Touchstone has been slow to release catalog titles on Blu-ray, and hasn't exactly been consistent with the ones it has. For every Dick Tracy and Dead Poets Society, there's been a high-def travesty like their awful treatment of The Color of Money, which looks like upconverted standard definition garbage. Perhaps they've turned the corner, because The Insider looks fantastic in its high-definition debut! The 2.40:1/1080p/AVC-encoded transfer sparkles, and the 14-year-old film looks like it was released in theaters yesterday. The transfer retains beautiful film-like fluidity, and any obtrusive digital manipulations are completely absent. Grain texture is excellent, and edges are crisp and largely without halos. Detail is generous; close-ups reveal the beginnings of a beard, sweat, and make-up, and wide shots are deep and clear. Colors are perfectly saturated, skin tones are natural, and colors do not bleed. The cool blues and greys of the film's color scheme are presented as cinematographer Dante Spinotti prescribed, and banding and compression artifacts are not a problem. The Insider looks very, very good on Blu-ray.

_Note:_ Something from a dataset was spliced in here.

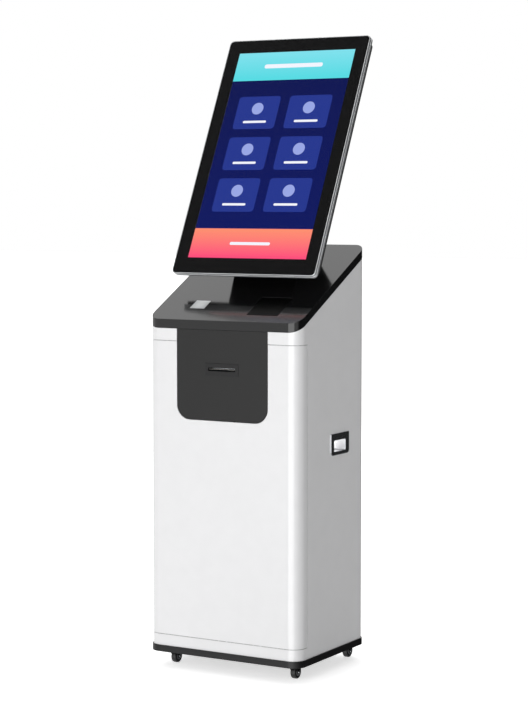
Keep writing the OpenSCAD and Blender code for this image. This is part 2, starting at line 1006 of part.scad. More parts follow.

The 5.1 DTS-HD Master Audio soundtrack is equally impressive, and the mix is surprisingly active. Mann places the viewer amid the chatter of a newsroom, the hushed whispers of a courtroom, and the paranoia-filled hallways of a dark house. Dialogue is crisp and clean, whether from the center channel or directional dialogue via the surround speakers. Ambient and the limited action effects make use of the entire sound field, and the LFE is frequently active. Clarity and range are excellent, and all elements are balanced appropriately. French and Portuguese 5.1 Dolby Digital tracks and a Spanish 2.0 Dolby Digital track are also available, as are English SDH, French, Spanish and Portuguese subtitles.
PACKAGING AND EXTRAS:
This single-disc release is packed in an Elite Blu-ray case. The only letdown here is the extras, which are ported over from the previous DVD. All you get are a brief Production Featurette (7:05/SD) and the film's Original Theatrical Trailer (2:33/SD).
Director Michael Mann's The Insider is a tense, tightly crafted drama about Tobacco whistleblower Jeffrey Wigand and 60 Minutes producer Lowell Bergman's work to expose the deception of Big Tobacco. Shot without the visual and dramatic ticks of Mann's more recent films, The Insider unspools to an intelligent audience and infiltrates the newsrooms, back alleys and courtrooms where conflict simmers. The cast, led by Russell Crowe and Al Pacino, is uniformly excellent, and Mann's direction is confident and articulate. Touchstone's Blu-ray looks and sounds great, and the package is Highly Recommended.